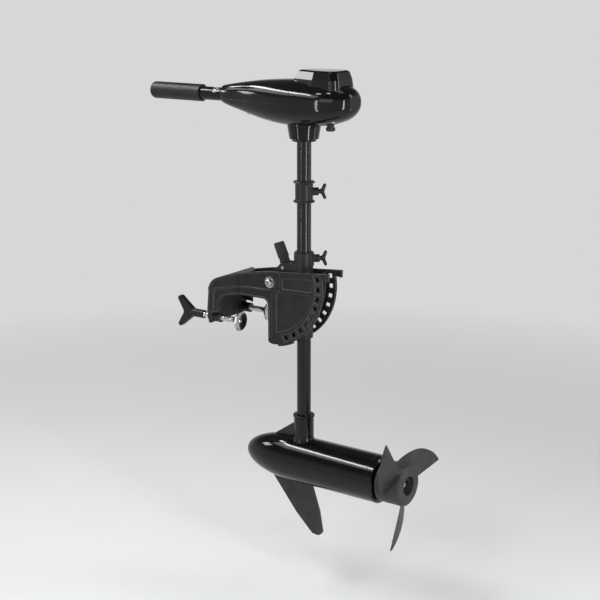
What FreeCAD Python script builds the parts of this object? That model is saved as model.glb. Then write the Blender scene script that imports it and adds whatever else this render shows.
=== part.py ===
"""Transom-mounted electric trolling motor, built as an assembly of separate pieces.

The row frame has its origin at the middle of the face that bears on the transom, +X aft, +Y to
starboard and +Z up. Each group of pieces is drawn about its own centre and placed from the sheet.
"""
import FreeCAD
import Part
import Sketcher
import math
import os
from FreeCAD import Placement, Rotation, Vector

document = FreeCAD.newDocument("trolling_motor")

DRIVING = {
    # clearances
    "running_clearance": 0.05,
    "free_clearance": 0.3,
    "side_clearance": 0.6,
    "seat_gap": 0.05,
    # bracket
    "pivot_aft": 4.5,
    "pivot_height": 84.4,
    "plate_gap": 42.0,
    "plate_thickness": 5.0,
    "rib_height": 1.6,
    "rim_margin": 12.0,
    "notch_circle": 117.0,
    "notch_width": 9.2,
    "notch_depth": 10.0,
    "notch_pitch": 10.0,
    "notch_count": 9.0,
    "first_notch": -70.0,
    "lock_groove_depth": 2.7,
    "face_bottom": -43.0,
    "face_corner": 6.0,
    "bottom_rim_angle": -87.0,
    "foot_start": -81.0,
    "foot_end": -64.0,
    "foot_depth": 3.5,
    "top_rim_angle": 9.5,
    "lug_tip": 147.0,
    "lug_depth": 15.0,
    "top_edge_aft_height": 119.5,
    "top_edge_mid_aft": 5.0,
    "top_edge_mid_height": 107.3,
    "top_edge_front": -104.0,
    "top_edge_front_height": 86.5,
    "top_edge_radius": 1100.0,
    "leg_front": -127.0,
    "leg_shoulder_front": -123.0,
    "leg_shoulder_height": 55.0,
    "leg_shoulder_radius": 32.0,
    "leg_inner": -101.0,
    "leg_end": 11.5,
    "wall_bottom": -12.0,
    "arch_height": 48.0,
    "arch_corner": 14.0,
    "flare_start": -72.0,
    "flare_end": -108.0,
    "flare_radius": 25.0,
    "yoke_half_width": 66.0,
    "yoke_wall": 6.0,
    "yoke_web_end": -62.0,
    "transom_wall": 8.0,
    # pockets in the bracket's outer faces
    "edge_rib": 3.5,
    "rib_width": 3.3,
    "relief_corner": 10.0,
    "diagonal_height": 67.8,
    "diagonal_slope": 0.0384,
    "branch_front": -113.7,
    "pivot_boss_radius": 13.0,
    "upper_pocket_back": 29.0,
    "face_strip_back": 8.0,
    "face_strip_bottom": -30.0,
    "panel_front": 20.5,
    "panel_radius": 102.5,
    "panel_start": -81.0,
    "panel_end": -8.5,
    "cell_front": 35.0,
    "cell_ledge": 5.5,
    "cell_drop": 14.0,
    "cell_start": -4.0,
    "cell_end": 10.0,
    "notch_cell_inner": 109.0,
    "notch_cell_outer": 124.5,
    "notch_cell_half": 4.4,
    "notch_cell_depth": 0.8,
    # pivot bolt
    "pivot_bolt_diameter": 10.0,
    "pivot_head_diameter": 16.0,
    "pivot_head_height": 6.0,
    "pivot_washer_diameter": 22.0,
    "pivot_washer_thickness": 1.6,
    "pivot_nut_height": 9.0,
    "pivot_nut_width": 17.0,
    # clamps
    "clamp_spread": 100.0,
    "clamp_boss_radius": 10.0,
    "clamp_boss_reach": 3.5,
    "clamp_rod_diameter": 12.0,
    "clamp_insert_diameter": 16.0,
    "clamp_pad_diameter": 42.0,
    "clamp_pad_face": -50.0,
    "clamp_pad_thickness": 5.0,
    "clamp_pad_hub_length": 9.0,
    "clamp_pad_hub_radius": 10.0,
    "clamp_ball_radius": 5.2,
    "clamp_ball_depth": 2.5,
    "clamp_knob_front": -178.0,
    "clamp_knob_back": -147.0,
    "clamp_knob_hub_diameter": 17.5,
    "clamp_wing_reach": 35.0,
    "clamp_wing_span": 64.0,
    "clamp_wing_tip": 7.0,
    "clamp_wing_valley": 22.5,
    "clamp_valley_half": 4.5,
    "clamp_wing_thickness": 15.0,
    "clamp_wing_edge": 3.0,
    # carrier
    "shaft_offset": 71.0,
    "carrier_bottom": -25.0,
    "collar_bottom": 124.0,
    "collar_top": 150.0,
    "carrier_sleeve_radius": 18.6,
    "collar_radius": 20.2,
    "barrel_radius": 14.0,
    "cheek_thickness": 5.0,
    "cheek_gap": 24.0,
    "lever_pin_out": 25.0,
    "lever_pin_up": 32.0,
    "lever_pin_diameter": 6.0,
    "lever_arm": 15.0,
    "lever_arm_angle": 15.0,
    "lever_width": 28.0,
    "lever_stem_width": 23.0,
    "lever_thickness": 7.0,
    "lever_reach": 52.0,
    "lever_lean": 24.0,
    "lever_hub_radius": 7.0,
    "lock_bar_diameter": 8.0,
    "lock_travel": 9.0,
    "lock_link_thickness": 4.0,
    "lock_link_width": 7.0,
    "lock_pin_diameter": 4.0,
    "lock_slot_play": 0.7,
    # shaft, liner and wing screws
    "shaft_diameter": 28.6,
    "shaft_wall": 2.4,
    "liner_wall": 1.6,
    "liner_flange": 2.0,
    "knob_azimuth": 40.0,
    "tension_height": 138.0,
    "screw_boss_radius": 8.0,
    "screw_boss_reach": 11.0,
    "screw_diameter": 6.0,
    "shoe_diameter": 9.0,
    "shoe_length": 3.0,
    "shoe_travel": 3.0,
    "wing_hub_diameter": 9.0,
    "wing_hub_length": 8.0,
    "wing_span": 30.0,
    "wing_reach": 6.5,
    "wing_tip": 3.5,
    "wing_valley": 1.5,
    "wing_valley_half": 3.0,
    "wing_thickness": 7.0,
    "wing_edge": 0.7,
    "depth_collar_bottom": 252.0,
    "depth_collar_top": 294.0,
    "depth_collar_wall": 3.4,
    "depth_collar_rim": 4.2,
    "depth_collar_rim_height": 5.0,
    # head
    "handle_height": 453.0,
    "nose_hole_depth": 80.0,
    "neck_drop": 80.0,
    "neck_height": 29.0,
    "neck_top_radius": 33.0,
    "neck_foot_radius": 28.0,
    "neck_corner": 5.0,
    "neck_spigot": 14.0,
    "shaft_inset": 29.0,
    "head_wall": 3.0,
    "head_seam": -6.0,
    "nose_reach": 193.0,
    "nose_radius": 18.5,
    "tail_reach": 118.0,
    "hump_front": -20.0,
    "hump_back": 90.0,
    "hump_base": 16.0,
    "hump_height": 59.0,
    "hump_width": 66.0,
    "hump_corner": 16.0,
    "switch_size": 42.0,
    "switch_length": 34.0,
    "switch_front": -92.0,
    "gland_out": 62.0,
    "gland_radius": 7.0,
    "gland_bottom": -57.0,
    "gland_length": 20.0,
    "gland_drop": 7.0,
    "gland_bore": 3.2,
    # handle
    "handle_diameter": 27.0,
    "handle_wall": 2.5,
    "handle_inner_reach": 165.0,
    "handle_outer_reach": 371.0,
    "spindle_plug": 12.0,
    "spindle_radius": 5.0,
    "bush_wall": 2.6,
    "bush_length": 16.0,
    "grip_diameter": 35.0,
    "grip_back": 252.0,
    "grip_front": 385.0,
    "grip_round": 9.0,
    # motor
    "motor_depth": 290.0,
    "motor_radius": 48.5,
    "motor_wall": 2.5,
    "nose_tip": 141.0,
    "nose_length": 122.0,
    "nose_wall": 3.5,
    "nose_seam": 23.0,
    "bell_seam": 178.0,
    "bell_back": 194.0,
    "spigot_length": 8.0,
    "spigot_wall": 3.0,
    "socket_radius": 20.7,
    "socket_top": 100.0,
    "socket_floor": 55.0,
    "socket_flare": 2.0,
    "socket_rim": 1.6,
    "socket_rim_height": 4.0,
    "wire_bore": 5.0,
    "skeg_length": 140.0,
    "skeg_depth": 160.0,
    "skeg_tip_round": 13.0,
    "skeg_thickness": 5.0,
    "fin_length": 72.0,
    "fin_height": 79.0,
    "fin_thickness": 3.5,
    "armature_radius": 5.0,
    "bearing_radius": 11.0,
    "bearing_width": 9.0,
    "front_bearing": -11.0,
    "bearing_web": 3.0,
    "ring_groove": 1.6,
    "core_radius": 31.0,
    "core_front": 55.0,
    "core_back": 130.0,
    "winding_radius": 27.0,
    "winding_reach": 12.0,
    "winding_gap": 2.0,
    "winding_bevel": 2.0,
    "commutator_radius": 13.0,
    "commutator_front": 14.0,
    "commutator_back": 34.0,
    "magnet_thickness": 7.0,
    "magnet_front": 50.0,
    "magnet_back": 140.0,
    "magnet_half_angle": 68.0,
    "brush_plate_front": 6.0,
    "brush_plate_thickness": 4.0,
    "brush_width": 9.0,
    "brush_height": 16.0,
    "seal_width": 6.0,
    "seal_radius": 10.0,
    "bolt_circle": 40.0,
    "bolt_diameter": 5.0,
    "bolt_head_diameter": 8.5,
    "bolt_head_height": 4.0,
    # propeller
    "hub_gap": 3.0,
    "hub_length": 55.0,
    "hub_radius": 42.0,
    "hub_end_radius": 40.5,
    "hub_cup_radius": 26.0,
    "hub_cup_depth": 2.0,
    "hub_front_bevel": 1.0,
    "hub_taper_length": 8.0,
    "hub_end_length": 2.0,
    "hub_end_bevel": 3.0,
    "recess_radius": 20.0,
    "recess_depth": 22.0,
    "blade_pitch": 130.0,
    "blade_setback": 7.0,
    "blade_thinning": 0.6,
    "blade_start_angle": 5.0,
    "blade_thickness": 5.5,
    "blade_root_sink": 1.0,
    "drive_pin_depth": 7.0,
    "prop_nut_width": 15.0,
    "prop_nut_height": 8.0,
    "prop_washer_radius": 10.0,
    "prop_washer_thickness": 1.6,
    "drive_pin_diameter": 4.0,
    "drive_pin_length": 32.0,
}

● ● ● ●

§ **To do**:
Only the lines from the beginning of the material to the line containing "of separate pieces." should be echoed, verbatim and in full.

§ **Output for this exercise**:
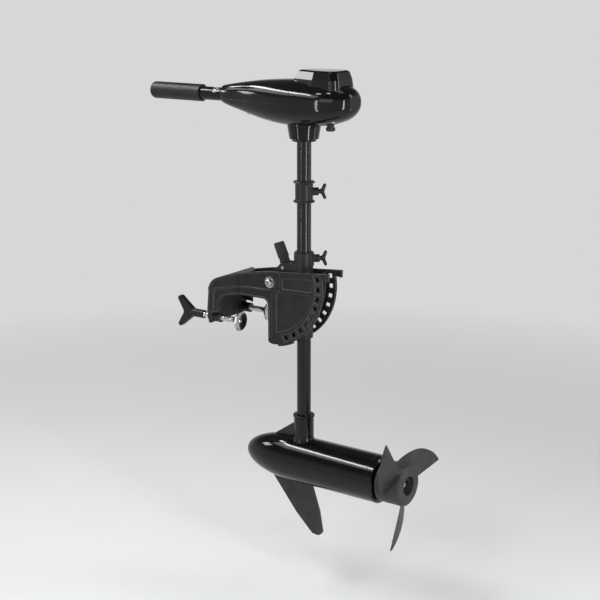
What FreeCAD Python script builds the parts of this object? That model is saved as model.glb. Then write the Blender scene script that imports it and adds whatever else this render shows.
=== part.py ===
"""Transom-mounted electric trolling motor, built as an assembly of separate pieces.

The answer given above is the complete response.